Perdana Menteri Kamboja Hun Manet mengungkapkan pada Selasa bahwa Presiden Trump telah menghubunginya melalui sambungan telepon untuk menyampaikan ucapan selamat atas langkah menuju perdamaian. Lewat unggahan di media sosial, Hun Manet menyebut bahwa Presiden Trump berjanji Amerika Serikat akan bergabung dalam misi pemantauan bersama Malaysia guna memastikan implementasi gencatan senjata.
Namun demikian, militer Thailand melaporkan telah terjadi serangan kembali pada Selasa malam di kawasan Phu Makhuea, wilayah pegunungan yang termasuk dalam zona sengketa di perbatasan dengan Provinsi Sisaket, Thailand.

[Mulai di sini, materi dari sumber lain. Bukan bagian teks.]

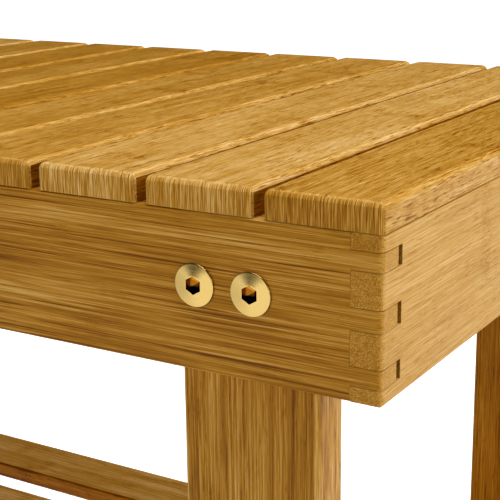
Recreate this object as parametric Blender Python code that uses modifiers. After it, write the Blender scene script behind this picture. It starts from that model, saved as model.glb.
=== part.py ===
"""Entryway bench: a slatted seat on a finger-jointed apron frame, four legs and an open shoe shelf.

Metres, +Z up. The origin is on the floor under the middle of the bench: +X runs along its length,
+Y to its back. The front is at -Y.
"""

import math

import bmesh
import bpy
from mathutils import Matrix, Vector

# ---- Overall sizes --------------------------------------------------------
SEAT_HEIGHT = 0.450
SEAT_DEPTH = 0.378
JOINT_CLEARANCE = 0.0003

# ---- Seat slats: they run front to back, and their count sets the length ---
SLAT_COUNT = 19
SLAT_WIDTH = 0.0485
SLAT_GAP = 0.0043
SLAT_THICKNESS = 0.0115
SLAT_EDGE_RADIUS = 0.0030
SLAT_BOTTOM_RADIUS = 0.0009

# ---- Apron frame -----------------------------------------------------------
APRON_HEIGHT = 0.0636
LONG_APRON_THICKNESS = 0.0128
END_APRON_THICKNESS = 0.0126
APRON_CORNER_RADIUS = 0.0030

# ---- Finger joint at the four corners, from the top down -------------------
OUTER_LONG_FINGER = 0.0075
MIDDLE_LONG_FINGER = 0.0086
END_FINGER = 0.0137
SOCKET_RELIEF = 0.0033

# ---- Legs ------------------------------------------------------------------
LEG_WIDTH = 0.0626
LEG_THICKNESS = 0.0212
LEG_INSET = 0.0320
LEG_EDGE_RADIUS = 0.0025
GLIDE_THICKNESS = 0.0030
GLIDE_MARGIN = 0.0040

# ---- Connector bolts and cap nuts ------------------------------------------
BOLT_INSET = 0.0536
BOLT_SPACING = 0.0250
BOLT_DROP = 0.0288
BOLT_HEAD_DIAMETER = 0.0174
BOLT_HEAD_THICKNESS = 0.0012
BOLT_SHANK_DIAMETER = 0.0080
BOLT_SHANK_LENGTH = 0.0300
HEX_ACROSS_FLATS = 0.0065
HEX_DEPTH = 0.0040
HARDWARE_CHAMFER = 0.0004
NUT_HEAD_DIAMETER = 0.0140
NUT_SLEEVE_DIAMETER = 0.0110
NUT_SLEEVE_LENGTH = 0.0150
NUT_BORE_LENGTH = 0.0110

# ---- Shoe shelf ------------------------------------------------------------
SHELF_DROP = 0.3230
SHELF_BOARD_COUNT = 5
SHELF_BOARD_WIDTH = 0.0462
SHELF_EDGE_SETBACK = 0.0016
SHELF_BOARD_THICKNESS = 0.0120
SHELF_EDGE_RADIUS = 0.0020
RAIL_WIDTH = 0.0220
RAIL_HEIGHT = 0.0300
RAIL_HOUSING = 0.0080
SHELF_END_GAP = 0.0010

# ---- Battens under the seat ------------------------------------------------
CLEAT_SIZE = 0.0180
BRACE_WIDTH = 0.0300
BRACE_TENON_WIDTH = 0.0160
BRACE_TENON_HEIGHT = 0.0090
BRACE_TENON_LENGTH = 0.0070

# ---- Sizes that follow from the ones above ---------------------------------
SEAT_LENGTH = SLAT_COUNT * SLAT_WIDTH + (SLAT_COUNT - 1) * SLAT_GAP
HALF_LENGTH = SEAT_LENGTH / 2
HALF_DEPTH = SEAT_DEPTH / 2
SLAT_UNDERSIDE = SEAT_HEIGHT - SLAT_THICKNESS
APRON_TOP = SLAT_UNDERSIDE - JOINT_CLEARANCE
APRON_BOTTOM = APRON_TOP - APRON_HEIGHT
LEG_FACE = HALF_DEPTH - LONG_APRON_THICKNESS - JOINT_CLEARANCE
LEG_BACK = LEG_FACE - LEG_THICKNESS
LEG_OUTSIDE = HALF_LENGTH - LEG_INSET
LEG_INSIDE = LEG_OUTSIDE - LEG_WIDTH
LEG_BOTTOM = GLIDE_THICKNESS + JOINT_CLEARANCE
SHELF_TOP = APRON_TOP - SHELF_DROP
RAIL_TOP = SHELF_TOP - SHELF_BOARD_THICKNESS - JOINT_CLEARANCE
SHELF_BOARD_SPAN = 2 * (LEG_FACE - SHELF_EDGE_SETBACK)
SHELF_BOARD_PITCH = (SHELF_BOARD_SPAN - SHELF_BOARD_WIDTH) / (SHELF_BOARD_COUNT - 1)
CLEAT_INSIDE = LEG_FACE - CLEAT_SIZE

EDGE_SEGMENTS = 2
BOLT_SEGMENTS = 24
HOLE_SEGMENTS = 20
MERGE_DISTANCE = 0.00001
CUT_EXTRA = 0.001

SIDES = (("left", -1), ("right", 1))
FACES = (("front", -1), ("back", 1))


def empty_scene():
    for old in list(bpy.data.objects):
        bpy.data.objects.remove(old, do_unlink=True)
    for old in list(bpy.data.collections):
        bpy.data.collections.remove(old)


def new_collection(name):
    collection = bpy.data.collections.new(name)
    bpy.context.scene.collection.children.link(collection)
    return collection


def new_material(name, colour, roughness, metallic=0.0):
    material = bpy.data.materials.new(name)
    material.use_nodes = True
    shader = material.node_tree.nodes["Principled BSDF"]
    shader.inputs["Base Color"].default_value = (*colour, 1.0)
    shader.inputs["Roughness"].default_value = roughness
    shader.inputs["Metallic"].default_value = metallic
    material.diffuse_color = (*colour, 1.0)
    return material


def box_mesh(name, size):
    """A box about its own origin."""
    mesh = bpy.data.meshes.new(name)
    shape = bmesh.new()
    bmesh.ops.create_cube(shape, size=1.0)
    bmesh.ops.scale(shape, vec=size, verts=shape.verts)
    shape.to_mesh(mesh)
    shape.free()
    return mesh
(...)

Pemerintah Thailand juga menyampaikan nota protes kepada Malaysia, Amerika Serikat, dan China, terkait dugaan pelanggaran gencatan senjata oleh pihak Kamboja.
Thailand dan Kamboja memiliki sejarah panjang konflik perbatasan, yang terbentang sepanjang 800 kilometer. Bentrokan bersenjata terbaru antara kedua negara pecah pada Kamis (24/7), setelah ledakan ranjau darat di kawasan perbatasan melukai lima personel militer Thailand. Ketegangan telah meningkat sejak Mei, ketika seorang tentara Kamboja tewas dalam insiden perbatasan yang memicu ketegangan diplomatik dan gejolak politik dalam negeri Thailand.

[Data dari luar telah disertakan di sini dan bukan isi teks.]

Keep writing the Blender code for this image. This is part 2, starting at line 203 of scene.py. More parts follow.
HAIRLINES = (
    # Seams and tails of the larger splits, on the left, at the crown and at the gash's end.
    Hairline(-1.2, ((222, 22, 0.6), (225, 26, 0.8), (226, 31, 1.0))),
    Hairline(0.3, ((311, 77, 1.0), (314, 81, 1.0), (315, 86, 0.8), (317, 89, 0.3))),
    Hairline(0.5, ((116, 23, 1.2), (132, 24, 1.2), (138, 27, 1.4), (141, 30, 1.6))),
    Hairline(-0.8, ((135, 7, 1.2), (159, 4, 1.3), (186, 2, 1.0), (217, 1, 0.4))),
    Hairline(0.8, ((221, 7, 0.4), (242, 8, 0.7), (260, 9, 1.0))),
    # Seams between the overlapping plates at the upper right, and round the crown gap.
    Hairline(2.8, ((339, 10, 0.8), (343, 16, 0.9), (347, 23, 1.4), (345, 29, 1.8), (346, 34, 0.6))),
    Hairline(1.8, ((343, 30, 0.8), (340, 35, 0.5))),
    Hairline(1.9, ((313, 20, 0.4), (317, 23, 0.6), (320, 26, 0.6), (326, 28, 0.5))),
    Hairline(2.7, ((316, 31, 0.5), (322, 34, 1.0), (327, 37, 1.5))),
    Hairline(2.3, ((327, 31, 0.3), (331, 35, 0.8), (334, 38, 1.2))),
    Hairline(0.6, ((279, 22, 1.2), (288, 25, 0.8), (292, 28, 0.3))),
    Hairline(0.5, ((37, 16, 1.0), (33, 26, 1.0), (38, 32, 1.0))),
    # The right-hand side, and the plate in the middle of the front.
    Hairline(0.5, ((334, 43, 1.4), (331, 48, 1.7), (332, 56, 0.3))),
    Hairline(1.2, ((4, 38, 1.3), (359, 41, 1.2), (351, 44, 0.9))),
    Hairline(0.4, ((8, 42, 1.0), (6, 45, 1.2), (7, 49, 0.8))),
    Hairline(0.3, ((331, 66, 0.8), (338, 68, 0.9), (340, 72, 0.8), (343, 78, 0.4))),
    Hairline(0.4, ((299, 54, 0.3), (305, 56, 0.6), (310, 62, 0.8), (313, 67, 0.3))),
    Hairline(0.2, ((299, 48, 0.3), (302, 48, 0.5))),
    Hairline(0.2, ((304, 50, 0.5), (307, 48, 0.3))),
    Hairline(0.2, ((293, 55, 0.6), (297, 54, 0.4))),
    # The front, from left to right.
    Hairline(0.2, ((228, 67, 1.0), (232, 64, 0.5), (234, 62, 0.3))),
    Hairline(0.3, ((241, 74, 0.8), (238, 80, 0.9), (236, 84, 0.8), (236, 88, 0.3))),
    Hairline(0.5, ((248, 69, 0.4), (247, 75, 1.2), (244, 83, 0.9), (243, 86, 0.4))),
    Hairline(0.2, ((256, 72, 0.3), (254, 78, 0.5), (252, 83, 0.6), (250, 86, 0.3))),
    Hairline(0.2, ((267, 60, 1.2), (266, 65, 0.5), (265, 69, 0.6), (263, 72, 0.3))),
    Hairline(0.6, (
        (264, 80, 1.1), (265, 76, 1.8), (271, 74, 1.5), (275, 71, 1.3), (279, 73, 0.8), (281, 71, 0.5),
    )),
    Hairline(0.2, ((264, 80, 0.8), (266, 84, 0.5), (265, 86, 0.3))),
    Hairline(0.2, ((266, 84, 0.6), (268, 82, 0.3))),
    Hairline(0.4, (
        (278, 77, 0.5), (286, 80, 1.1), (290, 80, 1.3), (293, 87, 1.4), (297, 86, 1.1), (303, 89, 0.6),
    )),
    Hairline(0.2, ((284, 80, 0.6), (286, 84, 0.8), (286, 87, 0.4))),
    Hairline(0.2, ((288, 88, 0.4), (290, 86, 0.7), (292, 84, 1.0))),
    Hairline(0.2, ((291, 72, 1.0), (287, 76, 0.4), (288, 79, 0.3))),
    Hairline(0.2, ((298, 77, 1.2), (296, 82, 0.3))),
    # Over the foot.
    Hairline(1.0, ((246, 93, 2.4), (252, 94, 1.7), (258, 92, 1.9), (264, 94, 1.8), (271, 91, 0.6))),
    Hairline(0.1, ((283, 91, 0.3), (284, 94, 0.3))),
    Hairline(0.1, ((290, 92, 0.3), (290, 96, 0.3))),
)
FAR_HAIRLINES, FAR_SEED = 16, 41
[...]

Hingga Rabu, situasi di sepanjang perbatasan mulai menunjukkan tanda-tanda mereda. Sebagian dari lebih dari 260.000 warga yang sebelumnya mengungsi akibat konflik bersenjata dilaporkan mulai kembali ke permukiman masing-masing. Meski demikian, banyak di antara mereka masih berada di tempat penampungan sementara dengan ketidakpastian akan masa depan mereka.